The film shows true life story of Swaminarayan from his birth, Ghanashyama's gracious-amiable Leela. After death of his parents, on 29 June 1792, Neelkanth begins his journey of awakening. Having resolved to embrace the challenges of nature, he leaves his home in the city of Ayodhya at the age of 11. Neelkanth walks alone into the cold stormy night, wearing nothing over his shoulders or under his feet. Neelkanth took very few possessions with him on his journey. Known articles include a loin cloth, "a rosary, a kerchief, a piece of cloth for filtering water, a small manuscript and inner courage, confidence and a silent spiritual strength." At the Saryu River, Kaliddatt's fellows Kaushikdatt and other devils throw him in river. Neelkanth is swept away, leaving behind all that was familiar. He took an extraordinary spiritual - incredible journey across the India. He walked alone, barefoot and bare body continuously. This is story of struggle, determination, kindness, courage, compassion, austerity, adventure, faith, fearlessness and survival of child. Neelkanth walked 12,000 kilometers around the Indian subcontinent over a span of 7 years.
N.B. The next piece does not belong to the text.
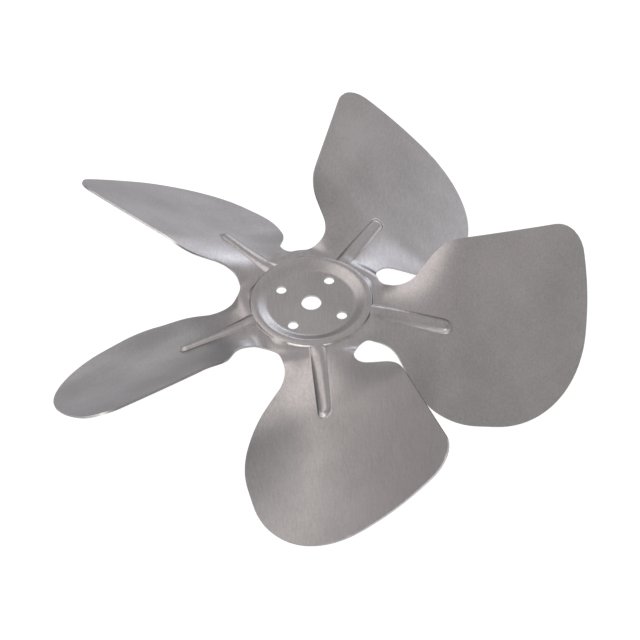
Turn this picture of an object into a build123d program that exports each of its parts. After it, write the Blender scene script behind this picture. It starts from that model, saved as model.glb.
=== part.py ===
"""Axial fan impeller: five pitched blades pressed from one round of aluminium sheet.

Millimetres. The origin is the centre of the shaft bore on the hub's upper face, +Z is the axis
of rotation, and one bolt hole and one blade's rib point along +Y. Each blade is drawn along +X,
with its low edge at -Y and its raised edge at +Y, and then turned to its place.
"""
from build123d import *
from math import asin, atan2, cos, degrees, pi, radians, sin, sqrt, tan
import os

# Sheet and blades
SHEET = 0.8
BLADES = 5
FIRST_BLADE_ANGLE = 90.0

# Hub: flat disc with a shaft bore and four bolt holes, inside a pressed ring
BORE_DIAMETER = 7.4
BOLT_CIRCLE = 25.8
BOLT_HOLES = 4
BOLT_HOLE_DIAMETER = 3.9
DISC_RADIUS = 16.4
RING_CREST_RADIUS = 19.9
RING_HEIGHT = 1.8
RING_SHOULDER_RADIUS = 22.2
RING_SHOULDER_DROP = 0.25
RING_FOOT_WIDTH = 0.6
RING_FOOT_WALL = SHEET * 0.4

# Necks, and the round notches that part them
NECK_LEVEL = 0.75
NOTCH_RADIUS = 8.9
NOTCH_CENTRE_RADIUS = 36.1

# Blade surface: flat at the bend line, twisting to full pitch, then on to the tip
BEND_START = 22.3
FULL_PITCH_RADIUS = 52.4
TIP_RADIUS = 100.0
ROOT_PITCH_ANGLE = 32.0
TIP_PITCH_ANGLE = 35.0
DROOP_ANGLE = 6.2
CAMBER_RADIUS = 175.0
SHEET_HALF_WIDTH = 46.0
NECK_END = 31.0
NECK_BAYS = 3
BLADE_END = TIP_RADIUS + 3.0
BLADE_BAYS = 9

# Blade outline in plan: the corners of its straight edges, and each corner's radius
LOW_SIDE = (TIP_RADIUS * 0.51, TIP_RADIUS * -0.319)
LOW_SIDE_RADIUS = TIP_RADIUS * 0.28
LOW_TIP = (TIP_RADIUS * 1.026, TIP_RADIUS * -0.215)
LOW_TIP_RADIUS = TIP_RADIUS * 0.33
TIP = (TIP_RADIUS * 0.985, TIP_RADIUS * 0.19)
TIP_EDGE_RADIUS = TIP_RADIUS * 0.71
RAISED_TIP = (TIP_RADIUS * 0.92, TIP_RADIUS * 0.381)
RAISED_TIP_RADIUS = TIP_RADIUS * 0.1
RAISED_SHOULDER = (NOTCH_CENTRE_RADIUS * 1.183, NOTCH_CENTRE_RADIUS * 0.695)
RAISED_SHOULDER_RADIUS = 15.0

# Ribs: one hollow bead pressed up along each neck, from the ring into the blade
RIB_WIDTH = 5.2
RIB_CROWN_WIDTH = 2.6
RIB_ROOT_HEIGHT = 0.7
RIB_TIP_HEIGHT = 1.5
RIB_NOSE_CENTRE = 49.4
RIB_BAYS = 5
NOSE_TURNS = (0, 40, 80)

# How far the hollows under the ring and ribs are cut down past the sheet's middle
HOLLOW_DEPTH = SHEET * 1.5


def pitch_at(x):
    """Pitch in degrees at a distance x from the axis."""
    neck = min(max((x - BEND_START) / (FULL_PITCH_RADIUS - BEND_START), 0), 1)
    blade = max((x - FULL_PITCH_RADIUS) / (TIP_RADIUS - FULL_PITCH_RADIUS), 0)
    return ROOT_PITCH_ANGLE * sin(neck * pi / 2) + (TIP_PITCH_ANGLE - ROOT_PITCH_ANGLE) * blade


def level_at(x):
    """Height of the blade's upper face over its centreline."""
    return NECK_LEVEL - max(x - BEND_START, 0) * tan(radians(DROOP_ANGLE))


def camber_at(x):
    """Rise of the curved face over its tangent, per square of the width."""
    return sin(radians(90 * pitch_at(x) / ROOT_PITCH_ANGLE)) / (2 * CAMBER_RADIUS) if x > BEND_START else 0


def blade_section(x):
    """Cut through a blade's sheet at x, a thin curved strip in a plane square to X."""
    slope = tan(radians(pitch_at(x)))
    drop = SHEET * sqrt(1 + slope**2)

    def edge_point(y, depth):
        return (x, y, level_at(x) + slope * y + camber_at(x) * y**2 - depth)

    w = SHEET_HALF_WIDTH
    upper = Spline(edge_point(-w, 0), edge_point(0, 0), edge_point(w, 0))
    lower = Spline(edge_point(w, drop), edge_point(0, drop), edge_point(-w, drop))
    ends = [Line(upper @ 1, lower @ 0), Line(lower @ 1, upper @ 0)]
    return make_face([upper, ends[0], lower, ends[1]])


def spaced(start, end, bays):
    """Evenly spaced stations from start to end."""
    return [start + (end - start) * i / bays for i in range(bays + 1)]


def blade_sheet():
    """The twisted, cambered sheet of one blade, wider than its outline."""
    neck = loft([blade_section(x) for x in spaced(BEND_START, NECK_END, NECK_BAYS)], ruled=True)
    blade = loft([blade_section(x) for x in spaced(NECK_END, BLADE_END, BLADE_BAYS)])
    return neck + blade


def notch_centre(side):
    angle = radians(side * 180 / BLADES)
    return Vector(NOTCH_CENTRE_RADIUS * cos(angle), NOTCH_CENTRE_RADIUS * sin(angle))


def notches():
    """The round notches between the blades, in plan."""
    return PolarLocations(NOTCH_CENTRE_RADIUS, BLADES, start_angle=180 / BLADES) * Circle(NOTCH_RADIUS)


def flank_point(corner, side):
    """Where the straight flank from a corner touches the round notch."""
    centre = notch_centre(side)
    reach = Vector(*corner) - centre
    turn = -side * (90 - degrees(asin(NOTCH_RADIUS / reach.length)))
    return centre + reach.normalized().rotate(Axis.Z, turn) * NOTCH_RADIUS


def blade_outline():
    """One blade and its share of the hub in plan, as an upright prism."""
    low, high = flank_point(LOW_SIDE, -1), flank_point(RAISED_SHOULDER, 1)
    edge = FilletPolyline(
        [low, LOW_SIDE, LOW_TIP, TIP, RAISED_TIP, RAISED_SHOULDER, high],
        radius=[LOW_SIDE_RADIUS, LOW_TIP_RADIUS, TIP_EDGE_RADIUS, RAISED_TIP_RADIUS, RAISED_SHOULDER_RADIUS],
    )
    root = Polyline(high, notch_centre(1), (0, 0), notch_centre(-1), low)
    plan = make_face([edge, root]) - notches()
    return extrude(plan, SHEET_HALF_WIDTH, both=True)


def blade():
    return blade_sheet() & blade_outline()


def rib_section(x, inset, turn=0.0):
    """Cut through a rib at x; the inset gives its hollow side, the turn is the angle round the nose."""
    share = min(max((x - RING_SHOULDER_RADIUS) / (RIB_NOSE_CENTRE - RING_SHOULDER_RADIUS), 0), 1)
    height = RIB_ROOT_HEIGHT + (RIB_TIP_HEIGHT - RIB_ROOT_HEIGHT) * share
    run = (RIB_WIDTH - RIB_CROWN_WIDTH) / 2
    crown = (RIB_CROWN_WIDTH / 2 - inset * tan(atan2(height, run) / 2)) * cos(radians(turn))
    sunk = max(RIB_WIDTH / 2 * sin(radians(turn)) - RIB_CROWN_WIDTH / 2, 0) / run
    top = height * (1 - sunk) - inset
    base = -SHEET / 2 - (HOLLOW_DEPTH if inset else 0)
    foot = crown + (top - base) * run / height
    corners = [(-foot, base), (-crown, top), (crown, top), (foot, base)]
    pitch = radians(pitch_at(x))
    plane = Plane((x, 0, level_at(x)), x_dir=(0, cos(pitch), sin(pitch)), z_dir=(1, 0, 0))
    return plane * make_face(Polyline(*corners, close=True))


def rib(inset):
    """The solid under a rib's upper face, or with an inset, the hollow below it."""
    stem = loft([rib_section(x, inset) for x in spaced(RING_CREST_RADIUS, RIB_NOSE_CENTRE, RIB_BAYS)])
    reach = RIB_WIDTH / 2 - inset / 2
    nose = [rib_section(RIB_NOSE_CENTRE + reach * sin(radians(turn)), inset, turn) for turn in NOSE_TURNS]
    return stem + loft(nose, ruled=True)


def ring(inset):
    """The solid under the ring's upper face, or with an inset, the groove below it."""
    wall, depth = (RING_FOOT_WALL, HOLLOW_DEPTH) if inset else (0, 0)
    start = Vector(DISC_RADIUS, -inset)
    crest = Vector(RING_CREST_RADIUS, RING_HEIGHT - inset)
    shoulder = Vector(RING_SHOULDER_RADIUS - wall, RING_HEIGHT - RING_SHOULDER_DROP - inset)
    foot = Vector(RING_SHOULDER_RADIUS + RING_FOOT_WIDTH - wall, NECK_LEVEL - SHEET / 2 - depth)
    rise = Spline(start, crest, tangents=[(1, 0), (1, 0)])
    base = Vector(DISC_RADIUS, -SHEET - depth)
    edges = [rise, Polyline(crest, shoulder, foot, base, start)]
    return revolve(Plane.XZ * make_face(edges), Axis.Z)


def around(shape, count, start=0.0):
    """Copies of a shape spaced evenly about the axis."""
    return [Rot(0, 0, start + i * 360 / count) * shape for i in range(count)]


def impeller():
    disc = Pos(0, 0, -SHEET / 2) * Cylinder(DISC_RADIUS + SHEET, SHEET)
    flange = RegularPolygon(BEND_START, BLADES, major_radius=False, rotation=180 / BLADES)
    flange -= [Circle(RING_CREST_RADIUS)] + notches()
    flange = Pos(0, 0, NECK_LEVEL - SHEET) * extrude(flange, SHEET)
    wheel = flange + around(blade(), BLADES)
    wheel += [disc, ring(0)] + around(rib(0), BLADES)
    wheel -= ring(SHEET)
    wheel -= around(rib(SHEET), BLADES)
    wheel -= Cylinder(BORE_DIAMETER / 2, 4 * SHEET)
    bolt_hole = Pos(BOLT_CIRCLE / 2, 0, 0) * Cylinder(BOLT_HOLE_DIAMETER / 2, 4 * SHEET)
    wheel -= around(bolt_hole, BOLT_HOLES)
    return Rot(0, 0, FIRST_BLADE_ANGLE) * wheel


os.makedirs("parts", exist_ok=True)
export_step(impeller(), "parts/impeller.step")
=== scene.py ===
"""Looks of the axial fan impeller: one pressed aluminium sheet on a pale studio floor.

The helpers work in millimetres and the scene is in metres. As in the CAD, each blade is drawn along
+X with its low edge at -Y and its raised edge at +Y, and is then turned to its place.
"""
from math import pi, radians

import bmesh
import bpy
import numpy as np
from mathutils import Matrix, Vector
from mathutils.geometry import delaunay_2d_cdt

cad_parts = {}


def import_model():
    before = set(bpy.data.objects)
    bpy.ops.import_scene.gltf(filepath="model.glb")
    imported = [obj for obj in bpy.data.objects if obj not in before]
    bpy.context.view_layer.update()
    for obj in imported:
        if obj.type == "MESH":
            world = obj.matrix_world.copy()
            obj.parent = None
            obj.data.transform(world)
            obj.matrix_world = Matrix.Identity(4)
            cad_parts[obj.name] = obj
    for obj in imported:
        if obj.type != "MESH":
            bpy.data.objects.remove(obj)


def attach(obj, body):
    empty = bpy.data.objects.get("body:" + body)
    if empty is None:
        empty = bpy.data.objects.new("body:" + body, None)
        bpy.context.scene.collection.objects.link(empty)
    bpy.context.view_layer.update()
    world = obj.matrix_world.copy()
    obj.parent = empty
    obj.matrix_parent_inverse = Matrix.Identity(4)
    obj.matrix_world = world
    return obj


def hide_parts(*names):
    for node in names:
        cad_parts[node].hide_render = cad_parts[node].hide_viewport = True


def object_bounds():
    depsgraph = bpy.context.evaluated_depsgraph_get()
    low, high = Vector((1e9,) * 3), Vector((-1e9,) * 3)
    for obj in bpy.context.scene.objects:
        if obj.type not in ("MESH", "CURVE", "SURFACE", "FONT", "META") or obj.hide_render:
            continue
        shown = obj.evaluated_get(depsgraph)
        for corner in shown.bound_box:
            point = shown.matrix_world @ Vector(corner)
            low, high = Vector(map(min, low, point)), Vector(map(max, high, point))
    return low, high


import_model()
cad_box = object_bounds()

MM = 0.001

# Sheet, hub and ring
SHEET = 0.8
BLADES = 5
FIRST_BLADE_ANGLE = 90.0
BORE_DIAMETER = 7.4
BOLT_CIRCLE = 25.8
BOLT_HOLES = 4
BOLT_HOLE_DIAMETER = 3.9
DISC_RADIUS = 15.2
DISH_START = 16.1
DISH_SOFTNESS = 0.2
RING_CREST_RADIUS = 20.0
RING_HEIGHT = 1.8
RING_SHOULDER_RADIUS = 22.2
RING_SHOULDER_DROP = 0.25
RING_FOOT_WIDTH = 0.5
RING_FOOT_SOFTNESS = 0.18
# The foot widens by this towards the seams between blades, from this share of the way to them
RING_FADE_WIDTH = 1.1
RING_FADE_START = 0.7
NECK_LEVEL = 0.75
NOTCH_RADIUS = 8.9
NOTCH_CENTRE_RADIUS = 36.1
NOTCH_LIP_WIDTH = 4.5
NOTCH_LIP_DROP = 0.45
NOTCH_LIP_REACH = NOTCH_RADIUS * 0.8

# Blade surface
BEND_START = 22.0
BEND_EASE = 5.0
FULL_PITCH_RADIUS = 52.4
TIP_RADIUS = 100.0
ROOT_PITCH_ANGLE = 32.0
TIP_PITCH_ANGLE = 35.0
DROOP_ANGLE = 6.2
CAMBER_RADIUS = 175.0

# Blade outline in plan: corners and their radii
LOW_SIDE = (TIP_RADIUS * 0.51, TIP_RADIUS * -0.319)
LOW_SIDE_RADIUS = TIP_RADIUS * 0.28
LOW_TIP = (TIP_RADIUS * 1.026, TIP_RADIUS * -0.215)
LOW_TIP_RADIUS = TIP_RADIUS * 0.33
TIP = (TIP_RADIUS * 0.985, TIP_RADIUS * 0.19)
TIP_EDGE_RADIUS = TIP_RADIUS * 0.71
RAISED_TIP = (TIP_RADIUS * 0.92, TIP_RADIUS * 0.381)
RAISED_TIP_RADIUS = TIP_RADIUS * 0.1
RAISED_SHOULDER = (NOTCH_CENTRE_RADIUS * 1.183, NOTCH_CENTRE_RADIUS * 0.695)
RAISED_SHOULDER_RADIUS = 15.0

# Ribs
RIB_WIDTH = 5.6
RIB_ROUNDNESS = 2.4
RIB_ROOT_HEIGHT = 0.8
RIB_TIP_HEIGHT = 1.5
RIB_NOSE_CENTRE = 49.2
RIB_SOFTNESS = 0.12
RIB_ROOT_EASE = 1.5

# Mesh of one blade: columns across it and rows along it, close together at the creases
RIB_BAND = 4.6
BAND_STATIONS = (-RIB_BAND, -3.3, -2.2, 2.2, 3.3, RIB_BAND)
BAND_COLUMNS = (3, 8, 12, 8, 3)
PULL_FADE = 8.0
PULL_END = FULL_PITCH_RADIUS + 0.6 * (TIP_RADIUS - FULL_PITCH_RADIUS)
SIDE_COLUMNS = 16
HUB_STATIONS = (DISC_RADIUS, 16.6, 19.2, 21.9, 23.0, NOTCH_CENTRE_RADIUS - NOTCH_RADIUS)
HUB_ROWS = (5, 6, 9, 11, 8)
BLADE_STATIONS = (0, 0.36, 1)
BLADE_ROWS = (56, 34)
CORNER_STEPS = 24
NOTCH_STEPS = 40
EDGE_STEPS = 4000
BOLT_HOLE_STEPS = 48
BORE_STEPS = 72
SLOPE_STEP = 0.02
MERGE_DISTANCE = 0.02
FILL_TOLERANCE = 1e-5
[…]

The Film is ended with continuous journey of the child and to be continued for Part 2.

==Cast==
- Purva Joshi as Neelkanth, Ghanshyam
- Hitesh Raval as Kalidatt
- Atul Patel as Pibek
- Happy Bhavsar as Bhaktidevi
- Bhargav Joshi as Dharmadev
- Sachin Brahmbhatt as Rampratap
- Priyanka Bhavanandi as Suvasini
- Nilu Pathak as Brahman Stri
- Anirudhdhsinh Gohil as Manaskhau Rakshak
- Haresh Dagiya as Sweet Vendor
- Kaushika Goswami as Maya Rani
- Prabhakar Shukla as Muni

==Production==

===Development===

The film was made with sole aim to spread knowledge, spirituality and inspire people by childhood charitra of Swamianrayan. The film's story adopted from holy books of Swaminarayan sect. (Shree Hari Charitramrut, Shree Hari Van Vicharan, Shrimad Satsangee Jeevan). The film's pre production was started in October 2010. The Script was made under kind guidance of Shree Swaminarayan Temple - Bhuj (Kutch).

===Filming===
The film shot in Kutch, Gandhinagar and Baroda. The film was shot at 30 different locations in 42 days. The unit has done Muhurt shot in Shree Nar Narayandev Temple - Bhuj Kutch in January 2011. The film was shot in real location of Kutch - Gujarat and on set made by unit in Baroda. The whole film shoot was completed in end of May 2011.

==Soundtrack==

Track list
| No. | Title | Lyrics | Artist(s) | Length |
|---|---|---|---|---|
| 1. | "He Brahmnayak Dev Morari" | Gordhan Veghad | Arun Rajyaguru, Kritika Jani | 4:58 |
| 2. | "O Ghanashyam" | Gordhan Veghad | Kritika Jani | 5:20 |
| 3. | "Varni Karie Vandan" | Gordhan Veghad | Praful Dave | 5:36 |
| 4. | "O Natvar Nana" | Gordhan Veghad | Praful Dave, Kritika Jani | 4:22 |
| 5. | "Bhakti Amari" | Gordhan Veghad | Child Chorus | 4:08 |
| Total length: |  |  |  | 23:44 |

==Release==

The premier celebration was held for Saints at mini theater of Shree Nar Narayandev Temple - Bhuj and cinema premier on 13 July 2012 with the presence of Saints, Local Politicians, Actors and other honorable people.

The movie was initially released at Bhuj. After great response in the first week, The movie was released in Gujarat, India. The film was also screened in Australia.

==Awards and nominations==
Neelkanth received 6 awards and 14 nominations in categories ranging from the film itself to its direction, cinematography, screenplay, music and acting.